How do you know that? In most cases, as you put the miles away in
training your horse will tell you whether he prefers one or the other
and it may change as training progresses - so that in the earlier LSD
years trotting may be the gait of choice but later the horse is more
comfortable covering ground at a canter.
Tina
Bette Lamore wrote:
>
> Dear Heather
> I realize now I must have used the wrong "label." Donna said that he has
> a terrific stride and asked if I had ever measured it. At a trot, free
> in pasture, his front legs extend beyond his nose and yet he has
> incredible propulsion from the rear end (really evident on the tape).

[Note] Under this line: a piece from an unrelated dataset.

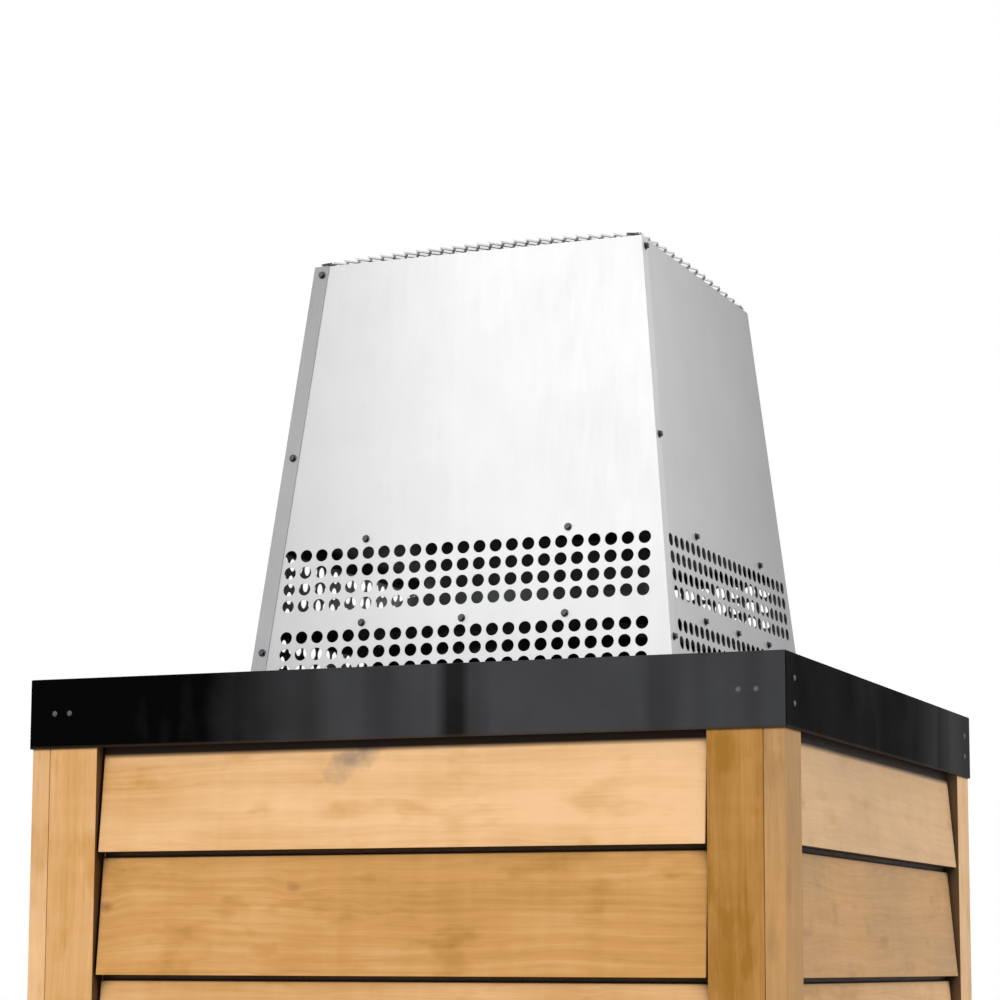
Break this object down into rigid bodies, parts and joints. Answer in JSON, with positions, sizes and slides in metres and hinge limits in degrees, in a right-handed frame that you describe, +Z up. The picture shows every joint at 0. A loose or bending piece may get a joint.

> She said under saddle she noticed at a canter that his son started to
> "quail" a term she said was used in the Olympics and that she did not
> think Arabs could do (hence the reference to warmbloods). She explained
> that Quailing is when all four feet are off the ground and she said that
> Halyva Guy's feet were off for 1 and 2/3 body lengths. I thought their
> (Hal's and get) big trot would be called extended (she didn't use that
> word) because they "extended" so far out. When we showed hunter, a
> normal trot was just medium speed; the extended trot was just a faster,
> more ground covering trot. I can see that term has very different
> meaning in dressage (and endurance) circles. But I'm still getting that
> you like canter better than trot, and yet everyone who contacts me wants
> to see the trot and never asks about the canter. Why is that?